→ EXERCISE DIRECTIONS: Write out all the material exactly. Leave nothing out.

=======

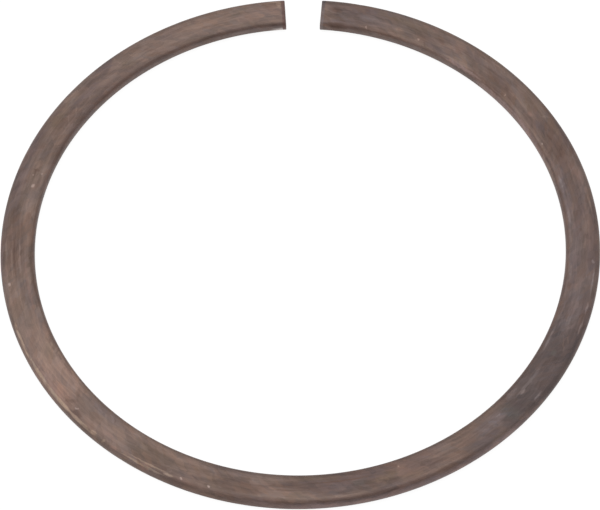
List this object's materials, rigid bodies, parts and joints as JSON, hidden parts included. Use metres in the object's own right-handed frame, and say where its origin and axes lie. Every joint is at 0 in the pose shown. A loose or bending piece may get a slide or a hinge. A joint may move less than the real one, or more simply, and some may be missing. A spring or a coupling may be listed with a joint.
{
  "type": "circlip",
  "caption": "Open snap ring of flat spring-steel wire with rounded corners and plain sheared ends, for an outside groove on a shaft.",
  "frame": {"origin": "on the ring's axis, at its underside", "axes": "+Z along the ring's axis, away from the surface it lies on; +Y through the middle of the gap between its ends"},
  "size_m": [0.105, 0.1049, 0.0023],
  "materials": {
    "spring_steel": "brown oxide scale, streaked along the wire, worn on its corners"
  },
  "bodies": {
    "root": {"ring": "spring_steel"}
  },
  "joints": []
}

=======

→ ANSWER TO THIS PROBLEM:
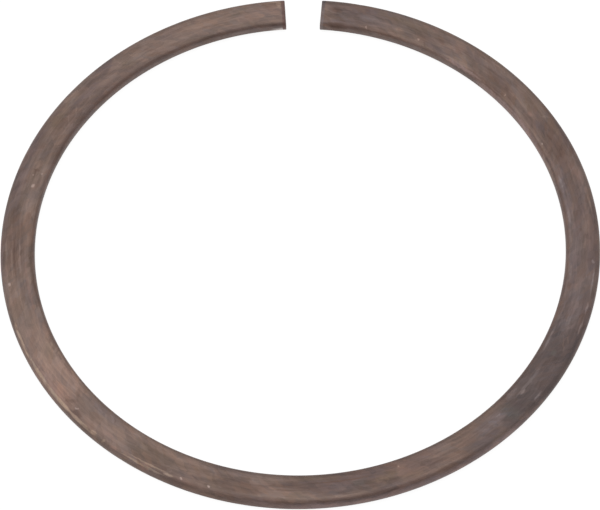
List this object's materials, rigid bodies, parts and joints as JSON, hidden parts included. Use metres in the object's own right-handed frame, and say where its origin and axes lie. Every joint is at 0 in the pose shown. A loose or bending piece may get a slide or a hinge. A joint may move less than the real one, or more simply, and some may be missing. A spring or a coupling may be listed with a joint.
{
  "type": "circlip",
  "caption": "Open snap ring of flat spring-steel wire with rounded corners and plain sheared ends, for an outside groove on a shaft.",
  "frame": {"origin": "on the ring's axis, at its underside", "axes": "+Z along the ring's axis, away from the surface it lies on; +Y through the middle of the gap between its ends"},
  "size_m": [0.105, 0.1049, 0.0023],
  "materials": {
    "spring_steel": "brown oxide scale, streaked along the wire, worn on its corners"
  },
  "bodies": {
    "root": {"ring": "spring_steel"}
  },
  "joints": []
}